Mobilidade elétrica: regras de bombeiros dificultam recarga em condomínios
ABVE critica diretriz dos bombeiros que obriga sprinklers em garagens com recarga. Norma ameaça a mobilidade elétrica em condomínios
A mobilidade elétrica vem avançando rapidamente no Brasil, mas enfrenta novos obstáculos regulatórios. A Associação Brasileira do Veículo Elétrico (ABVE) divulgou nota oficial sobre a “Diretriz Nacional Sobre Ocupações Destinadas a Garagens e Locais com Sistemas de Alimentação de Veículos Elétricos”, publicada no dia 26 de agosto pelo Conselho Nacional dos Comandantes-Gerais dos Corpos de Bombeiros Militares (Ligabom).
Dificuldades para condomínios residenciais
O principal ponto de crítica da ABVE está na aplicação da diretriz em condomínios residenciais e prédios já existentes. O documento determina que, sempre que houver instalação de sistemas de abastecimento de veículos elétricos (SAVE), toda a garagem deverá ser equipada com chuveiros automáticos (sprinklers) e detecção automática de incêndio.
Na prática, a medida é considerada pela associação como discriminatória e de difícil execução técnica. “Punirá quem instala sistemas de recarga – equipamentos de alta confiabilidade – e será omissa quanto às garagens sem recarga”, afirma a ABVE. A entidade também lembra que tais exigências podem impor custos desproporcionais aos moradores e dificultar a modernização das garagens.
Segundo a associação, o texto contém avanços importantes, como a exigência de conformidade com normas técnicas já reconhecidas (NBR 5410, NBR 17019 e NBR IEC 61851-1), bem como a obrigatoriedade de corte de energia, desligamento manual e sinalização de segurança em edifícios novos.
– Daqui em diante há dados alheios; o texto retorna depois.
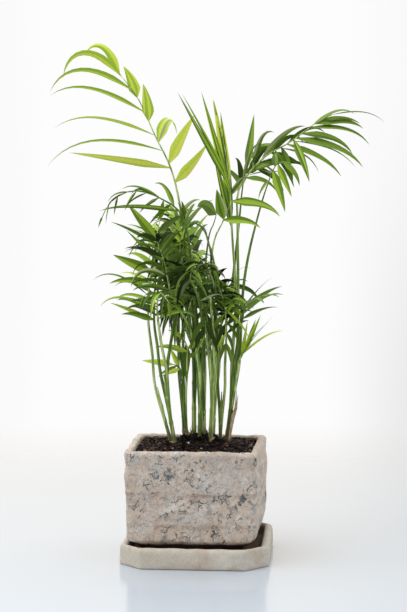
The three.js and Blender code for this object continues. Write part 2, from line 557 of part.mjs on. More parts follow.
function fronds(obstacles) {
  const grown = FRONDS.map((row, seed) => {
    const frond = { ...HABIT, seed, ...row };
    const line = ribLine(frond, CANES[frond.cane]);
    return { frond, line, rib: solidOf(ribGeometry(frond, line)) };
  });
  const standing = [...obstacles, ...grown.map(({ rib, frond }) => boxed(rib, frond.name))];
  return grown.map(({ frond, line, rib }) => {
    let whole = rib;
    for (const leaflet of leafletsOf(frond)) {
      SHIFTS.some((shift) => {
        const stations = leafletLine(frond, line, leaflet, shift);
        const wary = solidOf(leafletGeometry(stations, ROWS, CLEARANCE));
        if (touches(wary, standing.filter((o) => o.owner !== frond.name))) return false;
        const outer = solidOf(leafletGeometry(stations, OUTER_ROWS, CLEARANCE));
        const own = standing.filter((o) => o.owner === frond.name && o.leaflet);
        if (!frond.pressed && touches(outer, own)) return false;
        const solid = solidOf(leafletGeometry(stations, ROWS));
        whole = whole.add(solid);
        standing.push({ ...boxed(solid, frond.name), leaflet: true });
        return true;
      });
    }
    return { name: `frond_${frond.name}`, solid: whole, frond };
  });
}

// ---------------------------------------------------------------- the whole part
const MATERIALS = {
  clay: new THREE.MeshStandardMaterial({ color: 0xb7a99a, roughness: 0.95, metalness: 0 }),
  saucer: new THREE.MeshStandardMaterial({ color: 0xb3a797, roughness: 0.95, metalness: 0 }),
  soil: new THREE.MeshStandardMaterial({ color: 0x2b1d17, roughness: 1, metalness: 0 }),
  cane: new THREE.MeshStandardMaterial({ color: 0x6f8f48, roughness: 0.55, metalness: 0 }),
  leaf: new THREE.MeshStandardMaterial({ color: 0x4a7a24, roughness: 0.5, metalness: 0 }),
  leaf_young: new THREE.MeshStandardMaterial({ color: 0x8fb02f, roughness: 0.45, metalness: 0 }),
  leaf_dark: new THREE.MeshStandardMaterial({ color: 0x2f5522, roughness: 0.45, metalness: 0 }),
};

function piece(name, geometry, material) {
  const mesh = new THREE.Mesh(geometry, material);
  mesh.name = name;
  return mesh;
}

const palm = new THREE.Group();
palm.name = "cat_palm";
const { outer, cavity } = potSolids();
palm.add(piece("saucer", saucer(), MATERIALS.saucer));
palm.add(piece("pot", geometryOf(outer.subtract(cavity)), MATERIALS.clay));
palm.add(piece("soil", soil(), MATERIALS.soil));
const caneSolids = Object.entries(CANES).map(([name, cane]) => boxed(solidOf(caneGeometry(cane)), `cane_${name}`));
for (const { solid, owner } of caneSolids) palm.add(piece(owner, geometryOf(solid), MATERIALS.cane));
for (const { name, solid, frond } of fronds(caneSolids)) {
  palm.add(piece(name, geometryOf(solid), MATERIALS[TONES[frond.name] ?? "leaf"]));
}

export default palm;
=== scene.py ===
"""A cat palm in a square, hand-formed clay pot on its saucer, dressed round its fixed frame.

Sizes are millimetres in the tables below and metres in Blender. +Z is up and the pot's front is towards -Y.
"""

import math
from collections import namedtuple
from functools import reduce
from types import SimpleNamespace

import bmesh
import bpy
from bpy.props import FloatProperty, FloatVectorProperty, IntProperty, PointerProperty
from mathutils import Color, Matrix, Vector, noise
from mathutils.bvhtree import BVHTree


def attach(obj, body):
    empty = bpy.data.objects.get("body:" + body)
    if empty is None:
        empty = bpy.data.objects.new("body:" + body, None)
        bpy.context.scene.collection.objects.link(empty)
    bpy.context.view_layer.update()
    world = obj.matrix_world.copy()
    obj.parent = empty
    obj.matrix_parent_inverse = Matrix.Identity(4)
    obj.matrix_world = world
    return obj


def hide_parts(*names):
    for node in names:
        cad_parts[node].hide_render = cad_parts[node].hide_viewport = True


bl_info = {
    "name": "Cat palm in a square pot",
    "version": (1, 0, 0),
    "blender": (4, 5, 0),
    "location": "3D Viewport > Sidebar > Cat palm",
    "description": "Grows a young clumping palm in a rustic clay pot on a saucer",
    "category": "Object",
}

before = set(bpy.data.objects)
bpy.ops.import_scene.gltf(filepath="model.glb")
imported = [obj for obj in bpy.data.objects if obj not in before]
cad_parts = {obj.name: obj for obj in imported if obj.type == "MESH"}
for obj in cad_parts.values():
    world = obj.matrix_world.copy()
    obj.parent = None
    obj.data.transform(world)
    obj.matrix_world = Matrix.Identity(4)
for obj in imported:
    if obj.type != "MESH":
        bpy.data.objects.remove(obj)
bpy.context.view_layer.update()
BODY = "root"
MM = 0.001


def paint(red, green, blue):
    """A colour given as screen values of 0 to 255, as the linear colour that a material takes."""
    return tuple(((c / 255 + 0.055) / 1.055) ** 2.4 for c in (red, green, blue))


def colour(name, description, *screen):
    """A colour that a user may change."""
    return FloatVectorProperty(
        name=name, description=description, subtype="COLOR", size=3, min=0, max=1, default=paint(*screen)
    )


def length(name, description, mm):
    """A length that a user may change."""
    return FloatProperty(
        name=name, description=description, unit="LENGTH", min=0, precision=4, default=mm * MM
    )


def amount(name, description, default, **limits):
    """A plain number that a user may change."""
    return FloatProperty(name=name, description=description, default=default, min=0, **limits)


# ---------------------------------------------------------------- what a user may change
class SaucerSizes(bpy.types.PropertyGroup):
    """Sizes of the saucer."""

    width: length("Width", "Across the saucer, from left to right", 147)
    depth: length("Depth", "Across the saucer, from front to back", 151)
    height: length("Height", "From the table to the top of the rim", 20)
    cut: length("Cut corner", "How much each corner of the square is cut off", 23)
    rim: length("Rim", "Width of the rim round the well", 9)
    floor: length("Well floor", "Height of the well's floor", 7.5)
    lumps: length("Lumps", "Height of the unevenness that the hands left", 0.7)


class PotSizes(bpy.types.PropertyGroup):
    """Sizes of the pot."""

    width: length("Width", "Across the pot below its rim", 129)
    height: length("Height", "From the pot's foot to its rim", 104)
    wall: length("Wall", "Thickness of the wall at the rim", 9.5)
    floor: length("Floor", "Thickness of the floor", 12)
    foot: length("Foot", "Height of the part that is drawn in under the pot", 19)
    foot_inset: length("Foot inset", "How far the pot is drawn in at its base", 13.6)
    taper: length("Taper", "How much less the half width is at the foot", 1.5)
    neck: length("Neck", "Depth of the waist under the rim", 1)
    back: length("Wider back", "How much wider the pot is at its back", 7.5)
    lean: length("Drawn in", "How far the right side is drawn in at the foot", 3.5)
    hand: length("Uneven", "Size of the wide swellings", 0.9)
    lip_round: length("Lip rounding", "Radius of the outer edge of the rim", 3.4)
    lumps: length("Lumps", "Height of the lumps that the fingers left", 1.25)
    flare: length("Flare", "How much wider the inside is at the rim", 4)


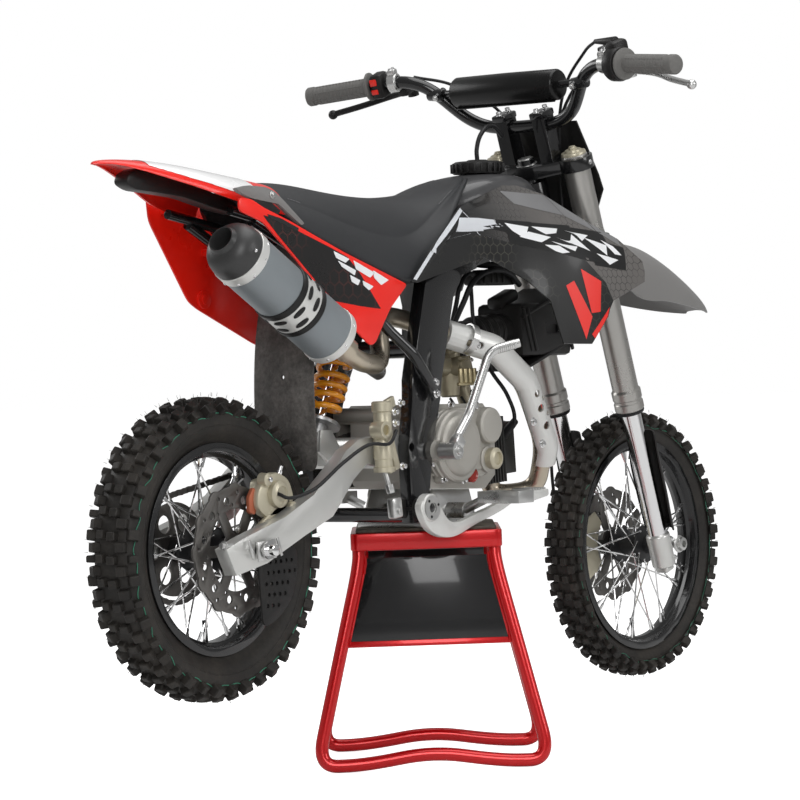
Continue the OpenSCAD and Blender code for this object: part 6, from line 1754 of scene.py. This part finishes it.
# ------------------------------------------------------------------ rims, discs and sprocket
def make_rim_details():
    for side, (hub, radius, width, rim_r, rim_w, hub_half, flange) in WHEELS.items():
        valve = [rod(hub + Vector((0, 6, -(rim_r - 14))) * MM, hub + Vector((0, 8, -(rim_r - 46))) * MM, 6, 16),
                 rod(hub + Vector((0, 8, -(rim_r - 44))) * MM, hub + Vector((0, 9, -(rim_r - 56))) * MM, 8.5, 16)]
        fit(round_edges(join(valve, side + "_valve"), 0.6), side + "_wheel", "black_rubber", CABLE_BLACK)
    heads = [REAR_HUB + Vector((31 * math.cos(k * math.tau / 4), -64, 31 * math.sin(k * math.tau / 4))) * MM for k in range(4)]
    made = [bolt(place, RIGHT, 8, 4) for place in heads]
    fit(join(made, "rear_disc_bolts"), "rear_wheel", "steel", STEEL)
    heads = [REAR_HUB + Vector((33 * math.cos(k * math.tau / 4), 70, 33 * math.sin(k * math.tau / 4))) * MM for k in range(4)]
    made = [bolt(place, LEFT, 9, 5) for place in heads]
    fit(join(made, "sprocket_bolts"), "rear_wheel", "steel", STEEL)
    heads = [FRONT_HUB + Vector((30 * math.cos(k * math.tau / 4), 50, 30 * math.sin(k * math.tau / 4))) * MM for k in range(4)]
    made = [bolt(place, LEFT, 8, 4) for place in heads]
    fit(join(made, "front_disc_bolts"), "front_wheel", "steel", STEEL)


make_rim_details()


def make_under_tank_parts():
    """The ignition coil over the airbox and the loom that runs back from it."""
    coil = block(at(700, -34, 404), at(806, 4, 428), 5)
    feet = [rod(at(x, -38, 412), at(x, 6, 412), 13, 20) for x in (712, 794)]
    ribs = [block(at(x, -36, 408), at(x + 5, 6, 431), 1.2) for x in (730, 746, 762)]
    fit(join([coil] + feet + ribs, "ignition_coil"), "chassis", "black_plastic", BLACK_PLASTIC)
    routes = [("coil_lead", 8, [(704, -24, 418), (676, -26, 424), (654, -24, 404), (646, -20, 372), (640, -14, 340)]),
              ("loom_tube", 13, [(640, -8, 440), (672, -12, 446), (730, -16, 440), (800, -20, 436), (838, -22, 424)]),
              ("breather_hose", 10, [(638, -14, 330), (650, -32, 374), (668, -42, 410), (712, -46, 428), (768, -44, 424), (812, -34, 404)])]
    for name, width, places in routes:
        fit(hose(name, [at(*place) for place in places], width), "chassis", "black_rubber", CABLE_BLACK)


make_under_tank_parts()

for node, (material, bevel) in PLAIN_NODES.items():
    dress(node, material, bevel)
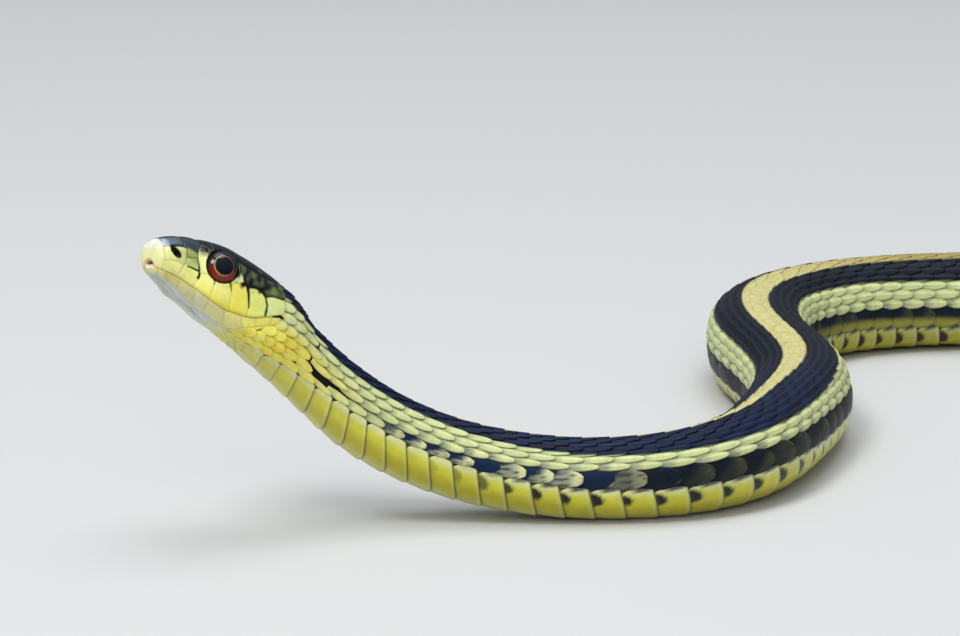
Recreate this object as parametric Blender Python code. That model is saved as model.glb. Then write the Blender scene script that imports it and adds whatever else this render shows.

Erros técnicos e falta de referência internacional
A ABVE também critica a confusão entre modo de recarga e tipo de conector. De acordo com a entidade, a Diretriz restringe o uso aos Modos 3 e 4, mas em outro trecho admite “SAVE Tipos 1 e 2” para garagens externas. Para a associação, trata-se de um erro conceitual, já que a recarga em Modo 1 é proibida internacionalmente.
Ainda segundo a ABVE, não há paralelo mundial para a obrigatoriedade de sprinklers apenas em garagens com pontos de recarga. A própria exposição de motivos do documento admite a inexistência de regulamentação específica no Brasil e no mundo, reforçando o caráter pioneiro e, na avaliação da entidade, equivocado da medida.
Comparação de EVs com veículos a combustão
A associação também afirma que a diretriz ignora os riscos dos veículos a combustão. Os maiores incêndios recentes em estacionamentos – como os de Liverpool (2017) e London Luton Airport (2023) – foram causados por carros a combustão e agravados pela propagação de combustíveis líquidos.
Apenas em São Paulo, segundo dados citados pela ABVE com base no Corpo de Bombeiros paulista, ocorrem em média 16 incêndios de veículos a combustão por dia, quase 6 mil por ano. Para a entidade, exigir medidas extras apenas para a mobilidade elétrica distorce a realidade dos riscos.
Inviabilidade de prazos e risco de judicialização
Os prazos estabelecidos também são considerados pela associação como inexequíveis. O texto prevê vigência em 180 dias e aplicação imediata das medidas elétricas para prédios existentes, o que não condiz com a realidade de condomínios, shoppings e aeroportos.
A ABVE denuncia ainda que o documento final não refletiu o consenso construído em mais de um ano de negociações, que envolveram entidades como Secovi, Sinduscon e Abravei, em conjunto com técnicos do Corpo de Bombeiros de São Paulo.
Caso a diretriz não seja revisada, a entidade prevê inevitável judicialização e até a necessidade de legislações específicas que assegurem o direito à recarga em condomínios e a expansão da mobilidade elétrica no Brasil.
Mobilidade elétrica e modernização das cidades
Ao se posicionar contra a medida, a ABVE ressalta que o Brasil não pode desperdiçar a oportunidade de atualizar suas regras de forma moderna, tecnicamente viável e segura. Para a associação, a regulamentação precisa ser neutra em relação às tecnologias, baseada em evidências científicas e voltada para a universalização da segurança – tanto para veículos elétricos quanto para os a combustão.
Num cenário em que a mobilidade elétrica é estratégica para reduzir emissões e modernizar cidades, a ABVE defende ajustes imediatos para garantir que condomínios residenciais possam oferecer infraestrutura de recarga de forma segura, viável e inclusiva.